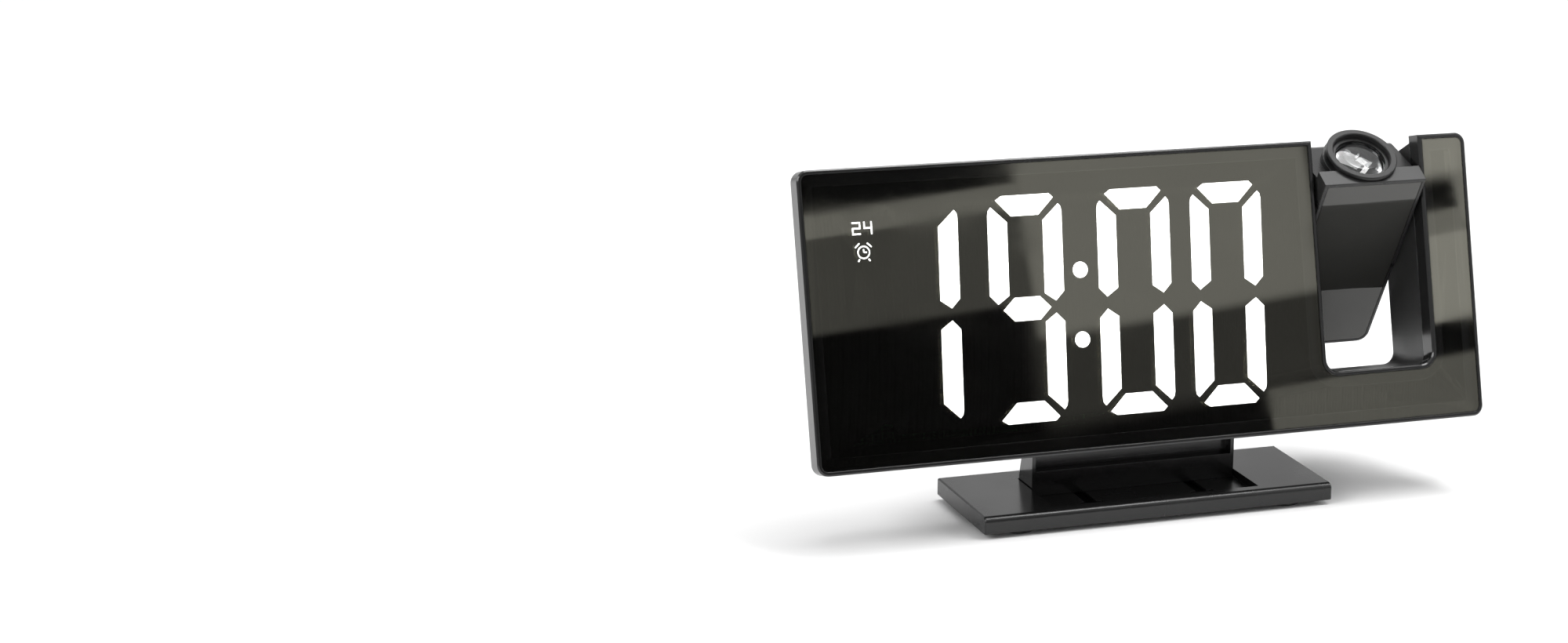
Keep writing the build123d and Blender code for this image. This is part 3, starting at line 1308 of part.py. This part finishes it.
def base_shell():
    """Moulded base: rounded nose, recess for the neck's foot and keyhole slots in its floor."""
    body = block(-BASE_W / 2, BASE_W / 2, BASE_Y0, BASE_Y1, BASE_BOTTOM, BASE_TOP)
    top = body.faces().sort_by(Axis.Z)[-1]
    nose = top.edges().sort_by(Axis.Y)[0]
    body = fillet(nose, BASE_NOSE_R)
    rest = [e for e in body.faces().sort_by(Axis.Z)[-1].edges() if e.center().Y > BASE_Y0 + 2 * BASE_NOSE_R]
    body = chamfer(rest, BASE_EDGE)
    half = NECK_W / 2 + RECESS_GAP
    body -= block(-half, half, RECESS_Y0, RECESS_Y1, RECESS_FLOOR, BASE_TOP + OVERCUT)
    body -= base_pockets()
    plate_half = BASE_W / 2 - BASE_WALL
    plate_z = BASE_BOTTOM + UNDERPLATE_T
    y0 = BASE_Y0 + BASE_WALL
    y1 = BASE_Y1 - BASE_WALL
    body -= block(-plate_half, plate_half, y0, y1, BASE_BOTTOM - OVERCUT, plate_z)
    floor_low = RECESS_FLOOR - RECESS_FLOOR_T
    body -= block(-half, half, y0 + PLATE_SEAT_W, y1 - PLATE_SEAT_W, BASE_BOTTOM - OVERCUT, floor_low)
    hook_y = (NECK_Y0 + NECK_Y1) / 2
    free_y = hook_y - SLIDE_TRAVEL
    reach = HOOK_D / 2 + SLOT_GAP
    low = floor_low - OVERCUT
    high = RECESS_FLOOR + OVERCUT
    for x in (-HOOK_X, HOOK_X):
        stem = HOOK_STEM_W / 2 + SLOT_GAP
        head = HOOK_HEAD_W / 2 + SLOT_GAP
        body -= block(x - stem, x + stem, free_y - reach, hook_y + reach, low, high)
        body -= block(x - head, x + head, free_y - reach, free_y + reach, low, high)
    for x, y in base_screw_places():
        body += rod_z(x, y, NECK_BOSS_R, plate_z, BASE_TOP - BASE_WALL)
        body -= rod_z(x, y, SMALL_SCREW_R, plate_z, BASE_TOP - BASE_WALL)
    return body


def base_ballast():
    """Steel plates in the pockets, outboard of the screw bosses."""
    inner = BASE_SCREW_X + NECK_BOSS_R + BALLAST_GAP
    outer = BASE_W / 2 - BASE_WALL - BALLAST_GAP
    y0 = BASE_Y0 + BASE_WALL + BALLAST_GAP
    y1 = BASE_Y1 - BASE_WALL - BALLAST_GAP
    z0 = BASE_BOTTOM + UNDERPLATE_T
    return [block(side * inner, side * outer, y0, y1, z0, z0 + BALLAST_T) for side in (-1, 1)]


def base_underplate():
    """Bottom cover inside the base's rim, countersunk for its screws."""
    half = BASE_W / 2 - BASE_WALL - DOOR_GAP
    y0 = BASE_Y0 + BASE_WALL + DOOR_GAP
    y1 = BASE_Y1 - BASE_WALL - DOOR_GAP
    plate = block(-half, half, y0, y1, BASE_BOTTOM, BASE_BOTTOM + UNDERPLATE_T)
    for x, y in base_screw_places():
        plate -= rod_z(x, y, SMALL_SCREW_R + HOLE_GAP, BASE_BOTTOM - OVERCUT, BASE_BOTTOM + UNDERPLATE_T)
    return plate


def base_screws():
    """Four low-headed screws under the base."""
    screws = []
    for x, y in base_screw_places():
        head = rod_z(x, y, SMALL_HEAD_R, BASE_BOTTOM - SMALL_HEAD_T / 2, BASE_BOTTOM)
        screws.append(head + rod_z(x, y, SMALL_SCREW_R, BASE_BOTTOM, BASE_BOTTOM + BASE_SCREW_L))
    return screws


def rubber_feet():
    """Four low round feet with rounded rims."""
    x = BASE_W / 2 - FOOT_INSET_X
    feet = []
    for side in (-1, 1):
        for y in (BASE_Y0 + FOOT_INSET_Y, BASE_Y1 - FOOT_INSET_Y):
            foot = rod_z(side * x, y, FOOT_R, FLOOR_Z, BASE_BOTTOM)
            feet.append(fillet(foot.faces().sort_by(Axis.Z)[0].edges(), FOOT_H / 2))
    return feet


# ---------------------------------------------------------------- assembly
def casing_pieces():
    """Pieces drawn in the casing frame."""
    pieces = {
        "front_frame": front_frame(),
        "mirror_lens": mirror_lens(),
        "display_housing": display_housing(),
        "lit_segments": segment_solids(True, LENS_Y1, LENS_Y1 + DIFFUSER_T),
        "unlit_segments": segment_solids(False, LENS_Y1, LENS_Y1 + DIFFUSER_T),
        "colon_lights": colon_solids(LENS_Y1, LENS_Y1 + DIFFUSER_T),
        "indicator_lights": indicator_solids(LENS_Y1, LENS_Y1 + INDICATOR_T),
        "display_board": display_board(),
        "display_lamps": display_lamps(),
        "board_spacers": board_spacers(),
        "main_board": main_board(),
        "board_screws": board_screws(),
        "board_chips": board_chips(),
        "wire_connector": wire_connector(),
        "key_switches": key_switches(),
        "dc_socket": dc_socket(),
        "piezo_sounder": piezo_sounder(),
        "backup_cell": backup_cell(),
        "cell_contacts": cell_contacts(),
        "battery_door": battery_door(),
        "battery_door_screw": battery_door_screw(),
        "casing_screws": casing_screws(),
        "snooze_bar": snooze_bar(),
        "pivot_bushes": pivot_bushes(),
        "pivot_washers": pivot_washers(),
        "projector_wires": projector_wires(),
    }
    for name, x in zip(KEY_NAMES, KEY_X):
        pieces[name] = rear_key(x)
    return pieces


def arm_pieces():
    """Pieces drawn in the arm frame."""
    return {
        "projector_housing": projector_housing(),
        "projector_mirror": projector_mirror(),
        "projector_back_cover": projector_back_cover(),
        "projector_screws": projector_screws(),
        "pivot_shafts": pivot_shafts(),
        "pivot_clips": pivot_clips(),
        "light_box": light_box(),
        "image_slide": image_slide(),
        "condenser_lens": condenser_lens(),
        "projector_led_board": projector_led_board(),
        "projector_led": projector_led(),
        "focus_ring": focus_ring(),
        "lens_cell": lens_cell(),
        "projection_lens": projection_lens(),
        "lens_retainer": lens_retainer(),
    }


def stand_pieces():
    """Pieces drawn level."""
    return {
        "rear_cover": rear_cover(),
        "stand_neck": stand_neck(),
        "neck_screws": neck_screws(),
        "base_shell": base_shell(),
        "base_ballast": base_ballast(),
        "base_underplate": base_underplate(),
        "base_screws": base_screws(),
        "rubber_feet": rubber_feet(),
    }


def solids_of(shape):
    """All solids of a shape or of a list of shapes."""
    shapes = shape if isinstance(shape, list) else [shape]
    return [solid for one in shapes for solid in one.solids()]


def assemble():
    """Every piece at rest, with the origin under the middle of the whole clock, on the table."""
    placed = {}
    for pieces, place in ((casing_pieces(), CASE), (arm_pieces(), ARM), (stand_pieces(), Location())):
        for name, shape in pieces.items():
            placed[name] = Compound([place * solid for solid in solids_of(shape)])
    box = Compound(list(placed.values())).bounding_box()
    shift = Pos(-(box.min.X + box.max.X) / 2, -(box.min.Y + box.max.Y) / 2, -box.min.Z)
    return {name: shift * shape for name, shape in placed.items()}, shift


os.makedirs("parts", exist_ok=True)
CLOCK, SHIFT = assemble()
for node, piece in CLOCK.items():
    export_step(piece, f"parts/{node}.step")
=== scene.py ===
"""Looks of a mirror-faced projection alarm clock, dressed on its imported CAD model.

Lengths are in metres and angles in degrees unless a name says otherwise.
"""
from math import cos, radians, sin

import bpy
from mathutils import Matrix, Vector

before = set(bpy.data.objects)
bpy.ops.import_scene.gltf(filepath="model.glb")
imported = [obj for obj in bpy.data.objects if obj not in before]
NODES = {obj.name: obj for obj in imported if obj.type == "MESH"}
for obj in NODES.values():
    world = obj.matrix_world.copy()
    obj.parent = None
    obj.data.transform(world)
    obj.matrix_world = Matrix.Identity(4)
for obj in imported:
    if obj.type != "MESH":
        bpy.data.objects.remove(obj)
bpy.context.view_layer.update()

# ---------------------------------------------------------------- camera
PHOTO_W = 2000
PHOTO_H = 820
OPTICAL_CENTRE = (1455, 420)
FOCAL_LENGTH_PX = 4252.2
SENSOR_W_MM = 36.0
CAMERA_PLACE = (-0.3372, -0.7962, 0.2717)
CAMERA_YAW = -23.17
CAMERA_PITCH = 14.61
CAMERA_ROLL = -1.58
CLIP_START = 0.01


def make_camera():
    """Camera at the photograph's place, with its optical centre off the middle of the frame."""
    yaw, pitch, roll = (radians(a) for a in (CAMERA_YAW, CAMERA_PITCH, CAMERA_ROLL))
    back = Vector((sin(yaw) * cos(pitch), -cos(yaw) * cos(pitch), sin(pitch)))
    level = Vector((cos(yaw), sin(yaw), 0))
    upright = back.cross(level)
    right = cos(roll) * level - sin(roll) * upright
    up = sin(roll) * level + cos(roll) * upright
    turned = Matrix((right, up, back)).transposed().to_4x4()
    data = bpy.data.cameras.new("camera")
    data.sensor_width = SENSOR_W_MM
    data.lens = FOCAL_LENGTH_PX * SENSOR_W_MM / PHOTO_W
    data.shift_x = (PHOTO_W / 2 - OPTICAL_CENTRE[0]) / PHOTO_W
    data.shift_y = (OPTICAL_CENTRE[1] - PHOTO_H / 2) / PHOTO_W
    data.clip_start = CLIP_START
    camera = bpy.data.objects.new("camera", data)
    camera.matrix_world = Matrix.Translation(CAMERA_PLACE) @ turned
    bpy.context.scene.collection.objects.link(camera)
    bpy.context.scene.camera = camera


# ---------------------------------------------------------------- node helpers
EDGE_SAMPLES = 4
# Cosines of the angle between the rounded and the flat normal, on an edge and well off it
EDGE_TURNED = 0.8
EDGE_STRAIGHT = 0.99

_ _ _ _

Your task = Starting at the first line of the material above, reproduce each line exactly up to and including the line with "return body".

Answer to this task =
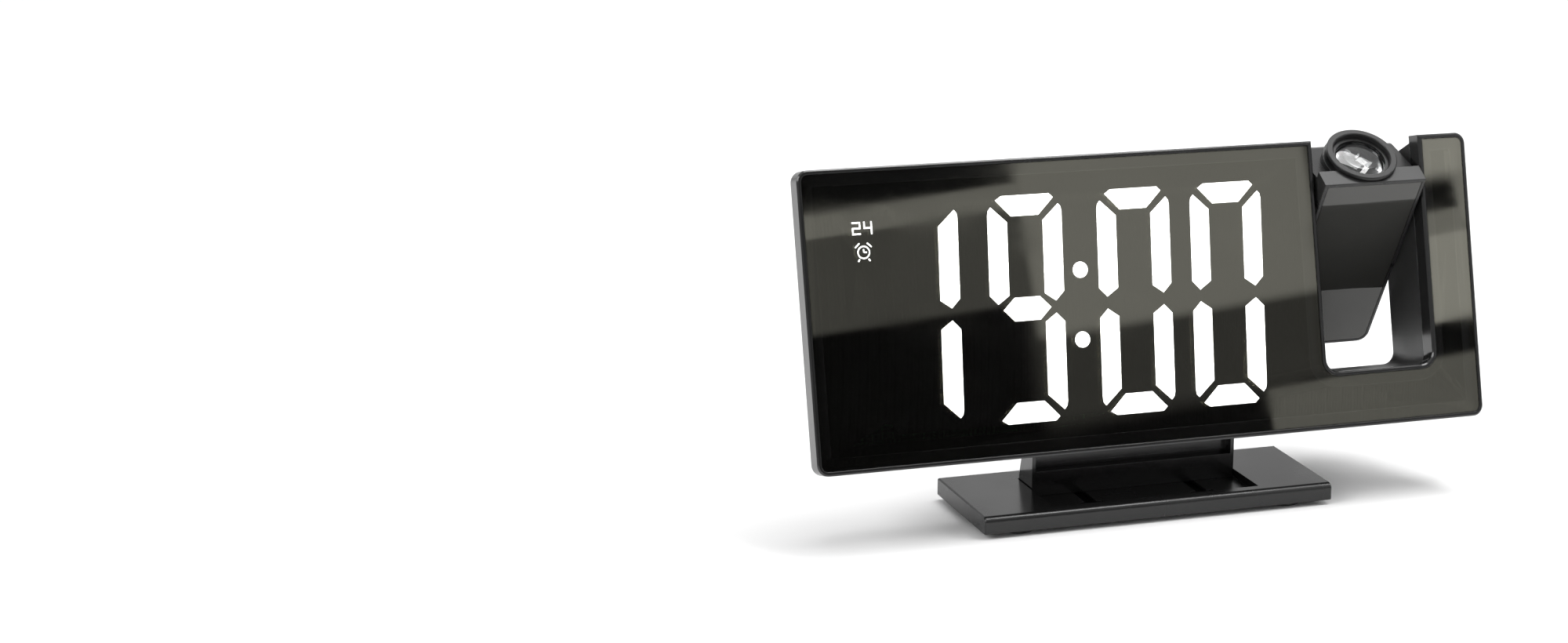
Keep writing the build123d and Blender code for this image. This is part 3, starting at line 1308 of part.py. This part finishes it.
def base_shell():
    """Moulded base: rounded nose, recess for the neck's foot and keyhole slots in its floor."""
    body = block(-BASE_W / 2, BASE_W / 2, BASE_Y0, BASE_Y1, BASE_BOTTOM, BASE_TOP)
    top = body.faces().sort_by(Axis.Z)[-1]
    nose = top.edges().sort_by(Axis.Y)[0]
    body = fillet(nose, BASE_NOSE_R)
    rest = [e for e in body.faces().sort_by(Axis.Z)[-1].edges() if e.center().Y > BASE_Y0 + 2 * BASE_NOSE_R]
    body = chamfer(rest, BASE_EDGE)
    half = NECK_W / 2 + RECESS_GAP
    body -= block(-half, half, RECESS_Y0, RECESS_Y1, RECESS_FLOOR, BASE_TOP + OVERCUT)
    body -= base_pockets()
    plate_half = BASE_W / 2 - BASE_WALL
    plate_z = BASE_BOTTOM + UNDERPLATE_T
    y0 = BASE_Y0 + BASE_WALL
    y1 = BASE_Y1 - BASE_WALL
    body -= block(-plate_half, plate_half, y0, y1, BASE_BOTTOM - OVERCUT, plate_z)
    floor_low = RECESS_FLOOR - RECESS_FLOOR_T
    body -= block(-half, half, y0 + PLATE_SEAT_W, y1 - PLATE_SEAT_W, BASE_BOTTOM - OVERCUT, floor_low)
    hook_y = (NECK_Y0 + NECK_Y1) / 2
    free_y = hook_y - SLIDE_TRAVEL
    reach = HOOK_D / 2 + SLOT_GAP
    low = floor_low - OVERCUT
    high = RECESS_FLOOR + OVERCUT
    for x in (-HOOK_X, HOOK_X):
        stem = HOOK_STEM_W / 2 + SLOT_GAP
        head = HOOK_HEAD_W / 2 + SLOT_GAP
        body -= block(x - stem, x + stem, free_y - reach, hook_y + reach, low, high)
        body -= block(x - head, x + head, free_y - reach, free_y + reach, low, high)
    for x, y in base_screw_places():
        body += rod_z(x, y, NECK_BOSS_R, plate_z, BASE_TOP - BASE_WALL)
        body -= rod_z(x, y, SMALL_SCREW_R, plate_z, BASE_TOP - BASE_WALL)
    return body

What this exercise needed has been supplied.